You might regard Cloverfield as cynically distasteful, since it's essentially a symbolic re-enactment of 9/11 for the purpose of mere thrills. But then, a function of such films was always to sublimate cultural traumas: for all its silliness, the original Godzilla (1954) was no less authentic a Japanese response to the H-bomb. That said, there's not a huge amount of subtext to be found here: unlike George Romero in his zombie cycle, or even Steven Spielberg's War of the Worlds remake, Cloverfield is not interested in theories of social breakdown, just in evoking the thrill of apocalypse.

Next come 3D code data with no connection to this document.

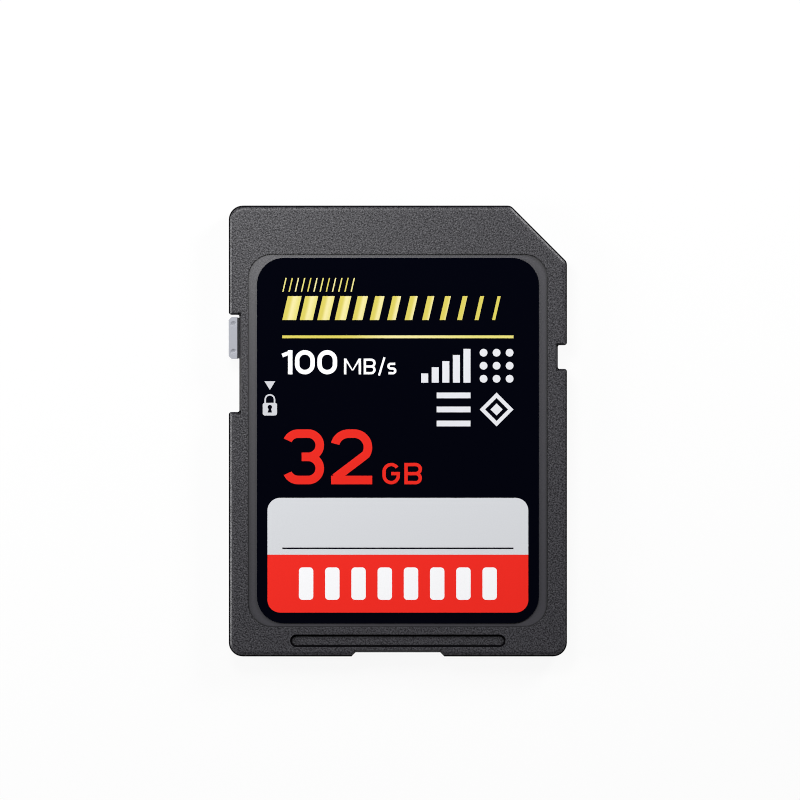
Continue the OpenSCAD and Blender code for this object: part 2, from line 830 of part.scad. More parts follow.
// The slider: a block in the notch, a tongue through the wall and a head behind it
module lock_slider() {
    x0 = -half_w;
    x1 = lock_wall_x - slider_side_gap;
    y0 = slider_y - slider_l / 2;
    y1 = slider_y + slider_l / 2;
    c = slider_chamfer;
    head_x = pocket_x + slide_gap;
    color("#c0c1c8")
        difference() {
            union() {
                prism(rail_z + slide_gap, card_t - slide_gap)
                    polygon([[x0 + c, y0], [x1, y0], [x1, y1], [x0 + c, y1], [x0, y1 - c], [x0, y0 + c]]);
                block(
                    x1 - bite, slider_y - tongue_l / 2, slot_z + slide_gap,
                    head_x + bite, slider_y + tongue_l / 2, seam_z - slide_gap
                );
                block(
                    head_x, slider_y - head_l / 2, board_z + slide_gap,
                    head_x + head_w, slider_y + head_l / 2, pocket_ceiling_z - slide_gap
                );
            }
            for (y = [y0 + dimple_end, y1 - dimple_end])
                translate([x0 + dimple_edge, y, card_t - slide_gap + dimple_ball_r - dimple_d])
                    sphere(r = dimple_ball_r);
        }
}

// Circuit board and what is on it

module circuit_board() {
    gap = board_gap;
    head_reach = head_l / 2 + travel_slack + gap;
    color("#1f5a3a")
        prism(board_z, board_top)
            difference() {
                rounded_polygon(
                    card_corners(side_wall + gap, foot_wall + gap, lip_wall + gap, lip_wall + gap),
                    card_radii(cut_r, cut_r)
                );
                translate([-half_w, slider_y - slider_travel - head_reach])
                    square([pocket_x + pocket_w + gap + half_w, slider_travel + 2 * head_reach]);
                at_pins()
                    circle(r = pin_r + pin_gap);
            }
}

module contact_pad(n) {
    color("#d9a94a")
        contact_block(n, 0, rail_z, board_z);
}

// A moulded package with a shallow round mark in one corner
module package(x, y, w, l) {
    mark_r = 0.4;
    mark_d = 0.05;
    color("#232327")
        difference() {
            block(x - w / 2, y - l / 2, board_top, x + w / 2, y + l / 2, board_top + chip_t);
            translate([x - w / 2 + 3 * mark_r, y + l / 2 - 3 * mark_r, board_top + chip_t - mark_d])
                cylinder(r = mark_r, h = chip_t);
        }
}

module flash_memory() {
    package(flash_x, flash_y, flash_w, flash_l);
}

module memory_controller() {
    package(controller_x, controller_y, controller_w, controller_w);
}

function passive_y(n) = controller_y + (n - (passive_count + 1) / 2) * passive_pitch;

// A chip part: a body between two slightly larger end caps
module passive(x, y, h) {
    cap_l = passive_l / 4;
    step = 0.02;
    block(
        x - passive_l / 2 + cap_l / 2, y - passive_w / 2 + step, board_top,
        x + passive_l / 2 - cap_l / 2, y + passive_w / 2 - step, board_top + h - step
    );
    for (side = [-1, 1])
        translate([x + side * (passive_l - cap_l) / 2 - cap_l / 2, y - passive_w / 2, board_top])
            cube([cap_l, passive_w, h]);
}

module capacitor(n) {
    color("#b59a72")
        passive(capacitor_x, passive_y(n), capacitor_t);
}

module resistor(n) {
    color("#2e2e33")
        passive(resistor_x, passive_y(n), resistor_t);
}

// Labels and print

module front_label() {
    color("#04050c")
        prism(recess_z, label_top)
            rounded_box(-label_w / 2, label_y0, label_w / 2, label_y1, label_r);
}

module back_label() {
    x = back_recess_w / 2 - back_label_gap;
    color("#26262b")
        prism(back_recess_d - back_label_t, back_recess_d)
            rounded_box(
                -x, -half_l + back_recess_from_foot + back_label_gap,
                x, half_l - back_recess_from_top - back_label_gap, back_recess_r
            );
}

module ink() {
    prism(label_top, label_top + ink_t)
        children();
}

// Panel and band share one rounded outline, cut along the line between them
module panel_outline(y0, y1) {
    intersection() {
        rounded_box(-panel_w / 2, band_y0, panel_w / 2, panel_y0 + panel_h, panel_r);
        translate([-panel_w, y0])
            square([2 * panel_w, y1 - y0]);
    }
}

module writing_panel() {
    color("#d9dadc")
        ink()
            difference() {
                panel_outline(panel_y0, panel_y0 + panel_h);
                translate([print_x0, panel_y0 + line_above_band - line_h / 2])
                    square([print_x1 - print_x0, line_h]);
            }
}

// A row of plain slots, left open in the red band and filled with white
module band_slots() {
    y = band_y0 + band_h / 2;
    for (i = [0:slot_count - 1]) {
        x = (i - (slot_count - 1) / 2) * slot_pitch;
        rounded_box(x - slot_w / 2, y - slot_h / 2, x + slot_w / 2, y + slot_h / 2, slot_r);
    }
}

module capacity_figures() {
    h = capacity_h;
    s = capacity_stroke;
    figure_w = h * 0.76;
    gap = s * 0.74;
    unit_h = capacity_unit_h;
    unit_w = unit_h * 0.82;
    unit_x = 2 * figure_w + 2.6 * gap;
    translate([print_x0, capacity_y0]) {
        figure_3(h, figure_w, s);
        translate([figure_w + gap, 0])
            figure_2(h, figure_w, s);
        translate([unit_x, 0])
            letter_g(unit_h, unit_w, capacity_unit_stroke);
        translate([unit_x + unit_w + 1.3 * capacity_unit_stroke, 0])
            letter_b(unit_h, unit_w, capacity_unit_stroke);
    }
}

module red_print() {
    color("#f02d24")
        ink() {
            difference() {
                panel_outline(band_y0, panel_y0);
                band_slots();
            }
            capacity_figures();
        }
}

module leaning_bar(x, y, w, h) {
    lean = h * tan(lean_angle);
    translate([x, y])
        polygon([[0, 0], [w, 0], [w + lean, h], [lean, h]]);
}

module gold_print() {
    stripe_lean = stripe_h * tan(lean_angle);
    last_x = print_x1 - stripe_narrowest - stripe_lean;
    stripe_count = floor((last_x - print_x0) / stripe_pitch) + 1;
    fine_count = 12;
    color("#e6cf58")
        ink() {
            translate([print_x0, label_y1 - rule_from_top - rule_h])
                square([print_x1 - print_x0, rule_h]);
            for (i = [0:stripe_count - 1])
                leaning_bar(
                    print_x0 + i * stripe_pitch, label_y1 - stripe_from_top - stripe_h,
                    stripe_widest + (stripe_narrowest - stripe_widest) * i / (stripe_count - 1),
                    stripe_h
                );
            for (i = [0:fine_count - 1])
                leaning_bar(
                    print_x0 + i * fine_pitch, label_y1 - fine_row_from_top - fine_row_h,
                    fine_stroke, fine_row_h
                );
        }
}

module speed_figures() {
    h = speed_h;
    s = speed_stroke;
    one_w = h * 0.42;
    zero_w = h * 0.82;
    gap = s * 0.55;
    unit_h = speed_unit_h;
    unit_s = speed_unit_stroke;
    unit_x = one_w + 2 * zero_w + 2 * gap + 0.28 * h;
    m_w = unit_h * 1.08;
    b_w = unit_h * 0.76;
    slash_w = unit_h * 0.5;
    unit_gap = unit_s * 1.1;
    translate([print_x0, speed_y0]) {
        figure_1(h, one_w, s);
        for (i = [0, 1])
            translate([one_w + gap + i * (zero_w + gap), 0])
                figure_0(h, zero_w, s);
        translate([unit_x, 0])
            letter_m(unit_h, m_w, unit_s);
        translate([unit_x + m_w + unit_gap, 0])
            letter_b(unit_h, b_w, unit_s);
        translate([unit_x + m_w + b_w + 1.8 * unit_gap, 0])
            stroke([unit_s / 2, -unit_s / 2], [slash_w - unit_s / 2, unit_h + unit_s / 2], unit_s * 0.9);
        translate([unit_x + m_w + b_w + slash_w + 2.4 * unit_gap, 0])
            letter_s(unit_h * 0.74, unit_h * 0.58, unit_s);
    }
}

module padlock_sign() {
    body_y = label_y1 - padlock_from_top - shackle_h - padlock_body_h;
    shackle_r = padlock_w * 0.325;
    arch_y = shackle_h - shackle_r - shackle_stroke / 2;
    hole_r = padlock_w * 0.155;
    translate([padlock_x, body_y]) {
        difference() {
            rounded_box(-padlock_w / 2, 0, padlock_w / 2, padlock_body_h, padlock_w * 0.15);
            translate([0, padlock_body_h * 0.66])
                circle(r = hole_r);
            polygon([
                [-hole_r, padlock_body_h * 0.23], [hole_r, padlock_body_h * 0.23],
                [hole_r * 0.4, padlock_body_h * 0.62], [-hole_r * 0.4, padlock_body_h * 0.62]
            ]);
        }
        translate([0, padlock_body_h]) {
            arc_stroke([0, arch_y], shackle_r, shackle_stroke, 0, 180);
            for (side = [-1, 1])
                stroke([side * shackle_r, -shackle_stroke / 2], [side * shackle_r, arch_y], shackle_stroke);
        }
    }
}

module pointer_sign() {
    y = label_y1 - pointer_from_top;
    polygon([
        [padlock_x - pointer_w / 2, y], [padlock_x, y - pointer_h], [padlock_x + pointer_w / 2, y]
    ]);
}

module rising_bars(x, y) {
    count = 5;
    pitch = sign_h / 3.2;
    for (i = [0:count - 1])
        translate([x - (count - i) * pitch + pitch / 3, y])
            square([pitch * 2 / 3, sign_h * (i + 1.5) / (count + 0.5)]);
}

module dot_grid(x, y) {
    r = sign_h * 0.115;
    pitch = sign_h / 2 - r;
    for (i = [0:2], j = [0:2])
        translate([x - r - i * pitch, y + r + j * pitch])
            circle(r = r);
}

module stacked_bars(x, y) {
    h = sign_h * 0.17;
    for (i = [0:2])
        translate([x - sign_h, y + i * (sign_h - h) / 2])
            square([sign_h, h]);
}

module diamond(x, y) {
    outer = sign_h / 2;
    inner = outer * 0.68;
    core = outer * 0.36;
    translate([x - outer, y + outer]) {
        difference() {
            circle(r = outer, $fn = 4);
            circle(r = inner, $fn = 4);
        }
        circle(r = core, $fn = 4);
    }
}

module white_print() {
    upper_y = label_y1 - upper_signs_from_top - sign_h;
    lower_y = label_y1 - lower_signs_from_top - sign_h;
    color("#f2f3f6")
        ink() {
            speed_figures();
            pointer_sign();
            padlock_sign();
            band_slots();
            rising_bars(print_x1 - sign_step, upper_y);
            dot_grid(print_x1, upper_y);
            stacked_bars(print_x1 - sign_step, lower_y);
            diamond(print_x1, lower_y);
        }
}

back_shell();
circuit_board();
contact_pad(1);  // contact_pad_1
contact_pad(2);  // contact_pad_2
contact_pad(3);  // contact_pad_3
contact_pad(4);  // contact_pad_4
contact_pad(5);  // contact_pad_5
contact_pad(6);  // contact_pad_6
contact_pad(7);  // contact_pad_7
contact_pad(8);  // contact_pad_8
contact_pad(9);  // contact_pad_9
flash_memory();
memory_controller();
capacitor(1);  // capacitor_1
capacitor(2);  // capacitor_2
capacitor(3);  // capacitor_3
capacitor(4);  // capacitor_4
resistor(1);  // resistor_1
resistor(2);  // resistor_2
resistor(3);  // resistor_3
resistor(4);  // resistor_4
lock_slider();
front_shell();
front_label();
writing_panel();
red_print();
gold_print();
white_print();
back_label();
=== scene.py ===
# A full-size memory card with a write-protect slider, lying on a white table and seen from above.

import math
import bpy
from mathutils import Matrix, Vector


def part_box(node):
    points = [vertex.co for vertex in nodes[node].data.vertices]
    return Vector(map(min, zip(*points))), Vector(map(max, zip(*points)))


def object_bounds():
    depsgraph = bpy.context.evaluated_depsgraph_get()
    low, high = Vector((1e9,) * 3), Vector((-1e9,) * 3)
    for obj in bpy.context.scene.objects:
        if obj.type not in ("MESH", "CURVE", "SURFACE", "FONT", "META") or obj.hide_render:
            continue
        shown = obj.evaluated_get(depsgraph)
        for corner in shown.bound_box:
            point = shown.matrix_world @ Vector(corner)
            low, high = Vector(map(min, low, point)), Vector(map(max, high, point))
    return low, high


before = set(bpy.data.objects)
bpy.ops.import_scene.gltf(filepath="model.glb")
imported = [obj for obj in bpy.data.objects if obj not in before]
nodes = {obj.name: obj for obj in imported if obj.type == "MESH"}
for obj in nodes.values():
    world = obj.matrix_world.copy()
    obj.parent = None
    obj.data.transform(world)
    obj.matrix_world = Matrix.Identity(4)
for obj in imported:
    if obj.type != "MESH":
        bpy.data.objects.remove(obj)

cad_low, cad_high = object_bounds()
MM = 0.001


# Camera
# A long lens looks straight down on the label, as a product picture does, in a frame as wide as the
# photograph's. A narrow pixel filter keeps edges and grain as crisp as the photograph's.

FRAME_WIDTH = 56.74 * MM
FRAME_MIDDLE = Vector((0.15, 2.2, 0)) * MM
LENS_MM = 400
SENSOR_MM = 36
FILTER_PIXELS = 1.0
# The nearest and furthest things in view, in camera heights
NEAREST = 0.1
FURTHEST = 20

camera_data = bpy.data.cameras.new("camera")
camera_data.lens = LENS_MM
camera_data.sensor_width = SENSOR_MM
camera_height = FRAME_WIDTH * LENS_MM / SENSOR_MM
camera_data.clip_start = camera_height * NEAREST
camera_data.clip_end = camera_height * FURTHEST
camera = bpy.data.objects.new("camera", camera_data)
camera.location = FRAME_MIDDLE + Vector((0, 0, cad_high.z + camera_height))
bpy.context.collection.objects.link(camera)
bpy.context.scene.camera = camera
bpy.context.scene.view_settings.view_transform = "Standard"
bpy.context.scene.cycles.filter_width = FILTER_PIXELS


# Table and room
# A white matt table top that runs on past the view and takes the card's shadow. The eye sees it
# lifted to plain white, and sees white walls behind it, under a dark ceiling.

TABLE_WHITE = "#F0F0F0"
TABLE_SIZE = 4.0
TABLE_DROP = 0.01 * MM
SEEN_WHITE = 0.92
ROOM_LIGHT = 0.04
# The upward part of a direction, where the white walls begin to fade and where the dark begins
WALLS_UP_TO = 0.1
ROOM_DARK_FROM = 0.3


def linear(hex_colour):
    """An sRGB hex value as linear red, green, blue and alpha."""
    parts = [int(hex_colour[i:i + 2], 16) / 255 for i in (1, 3, 5)]
    curved = [p / 12.92 if p <= 0.04045 else ((p + 0.055) / 1.055) ** 2.4 for p in parts]
    return (*curved, 1.0)


def add(tree, kind, inputs=None, **settings):
    """Adds one node. Each input is a value, or an output or another node to link from."""
    made = tree.nodes.new(kind)
    for name, value in settings.items():
        setattr(made, name, value)
    for name, value in (inputs or {}).items():
        if isinstance(value, bpy.types.Node):
            value = next(output for output in value.outputs if output.enabled)
        if isinstance(value, bpy.types.NodeSocket):
            tree.links.new(value, made.inputs[name])
        else:
            made.inputs[name].default_value = value
    return made


def new_material(name):
    """A material with an empty tree, apart from its output."""
    made = bpy.data.materials.new(name)
    made.use_nodes = True
    made.node_tree.nodes.clear()
    output = add(made.node_tree, "ShaderNodeOutputMaterial")
    return made, made.node_tree, output


def seen_by_eye(tree):
    """One for rays from the camera, and for what it sees in a gloss or through glass."""
    path = add(tree, "ShaderNodeLightPath").outputs
    seen = add(tree, "ShaderNodeMath", {
        0: path["Is Camera Ray"], 1: path["Is Glossy Ray"],
    }, operation="MAXIMUM")
    return add(tree, "ShaderNodeMath", {
        0: seen, 1: path["Is Transmission Ray"],
    }, operation="MAXIMUM")


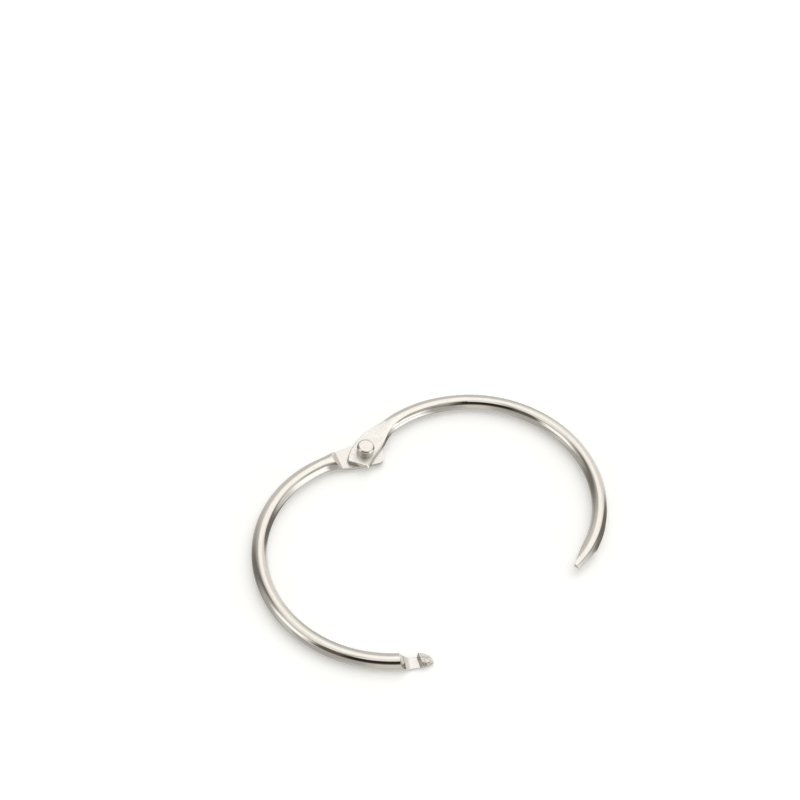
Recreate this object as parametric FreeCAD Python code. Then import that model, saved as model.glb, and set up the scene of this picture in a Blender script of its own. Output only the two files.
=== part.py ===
import FreeCAD, Part
import math
import os

# Loose-leaf binder ring: two bent wire arms riveted together at one end, so that they
# swing open in the plane of the ring.  The free end of one is a scooped neck with a small
# roofed nose, the free end of the other is a hollowed beak that closes over it.
#
# Frame: millimetres, +Z up and square to the ring, origin at the centre of the hook arm's
# arc on the middle plane of the wire.  The rivet stands on -X and the latch on +X.
# Both arms are laid out counter-clockwise from the rivet; the socket arm is then mirrored
# to the other side of the ring and turned open about the rivet.

# Wire and arcs
ring_radius = 26.85        # centre line of both arms
wire_diameter = 3.5
hinge_outset = 0.4         # rivet axis outside the centre line
rest_swing = 57.0          # socket arm turned open from lying concentric with the hook arm

# Flat hinge plate of the hook arm, lengths measured along the wire from the rivet.
# Rows: length, share pressed flat, width added inside and outside the wire
hook_plate = (
    (-4.0, 1.0, -0.25, 0.00),
    (-3.8, 1.0, 0.05, 0.25),
    (-3.4, 1.0, 0.32, 0.46),
    (-2.6, 1.0, 0.62, 0.70),
    (-1.0, 1.0, 0.95, 1.00),
    (1.0, 1.0, 1.15, 1.20),
    (3.0, 1.0, 1.15, 1.15),
    (5.0, 0.95, 0.90, 0.85),
    (7.0, 0.60, 0.42, 0.40),
    (8.6, 0.20, 0.12, 0.10),
    (10.0, 0.0, 0.0, 0.0),
    (10.8, 0.0, 0.0, 0.0),
)
hook_plate_underside = 1.45    # underside of the pressed plate below the middle plane
hook_step = 6.1                # foot of the step up to the full wire
hook_step_run = 1.6            # length over which the step climbs to the crest

# Flat hinge paddle of the socket arm, laid out the same way
paddle = (
    (-3.7, 1.0, -0.15, 1.15),
    (-3.5, 1.0, 0.00, 1.44),
    (-3.1, 1.0, 0.12, 1.63),
    (-2.0, 1.0, 0.30, 1.80),
    (0.0, 1.0, 0.45, 1.85),
    (2.5, 1.0, 0.55, 1.70),
    (4.8, 1.0, 0.40, 1.30),
    (6.8, 0.85, -0.05, 0.85),
    (8.8, 0.50, -0.40, 0.50),
    (11.0, 0.20, -0.42, 0.42),
    (13.5, 0.0, -0.36, 0.36),
    (17.0, 0.0, -0.24, 0.24),
    (21.0, 0.0, -0.10, 0.10),
    (25.0, 0.0, -0.01, 0.01),
    (28.0, 0.0, 0.0, 0.0),
    (29.0, 0.0, 0.0, 0.0),
)
paddle_thickness = 0.95
paddle_keel = 0.9              # underside of the pressed wire above the shoulder, below the middle plane
paddle_gap = 0.05              # air between the flat faces of the two arms
paddle_shoulder = 8.0          # full wire starts again below the paddle

# Pressed section: flat faces with slightly bulged edges
pressed_inset = 0.30           # flat stops this far short of the edge
pressed_bulge_height = 0.35    # widest line above or below the middle plane

# Rivet
rivet_head_diameter = 3.92
rivet_head_height = 2.05
rivet_head_round = 0.6
rivet_head_gap = 0.05          # air between the head and the paddle
rivet_shank_diameter = 2.0
rivet_running_gap = 0.05       # radial, between the shank and the paddle
rivet_foot_diameter = 3.0
rivet_foot_height = 0.3

# Latch end of the hook arm, lengths measured from the point opposite the rivet
hook_ease = 8.0                # the last of the wire is bent a little more open
hook_ease_radius = 31.0
scoop_radius = 2.9
scoop_centre = 1.75            # the scoop runs out into the flat neck here
neck_drop = 1.15               # flat of the neck below the middle plane
nose_back = 3.0                # back face of the nose
nose_back_skew = 7.0           # back face turned in plan
nose_back_lean = 20.0          # back face leaning forward
nose_end = 6.0
nose_inner_corner = 2.2        # rounded inner corner of the nose in plan
nose_tip_inset = 0.9           # outer side of the nose at its end, inside the wire's
nose_outer_taper = 13.0        # outer side running in to the tip
nose_ridge_offset = 0.75       # ridge outside the centre line
nose_ridge_height = 0.3        # ridge above the middle plane at the back of the nose
nose_ridge_fall = 15.0         # ridge dipping towards the tip
nose_inner_slope = 10.0
nose_outer_slope = 32.0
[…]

It may just be a deluxe drive-in movie, but if you enjoy crashing masonry and flailing tentacles, pay to see it on a proper big screen with a proper go-deaf sound system, and be prepared to drop your popcorn.

Need to know

The mother of all monster movies, 'King Kong' (1933) spawned remakes in 1976 and 2005. 'The Thing from Another World' (1951) was remade as grisly effects-laden 'The Thing' in 1982. Godzilla – aka 'Gojira' (1954) – gave birth to Mothra, King Ghidorah, and others. Pestilences have ranged from 'The Birds' (1963) and the bees ('The Swarm', 1978) to killer bunnies ('Night of the Lepus', 1972). More recently the terrific 'The Host' (2006) had a fish-like thing terrorise Seoul.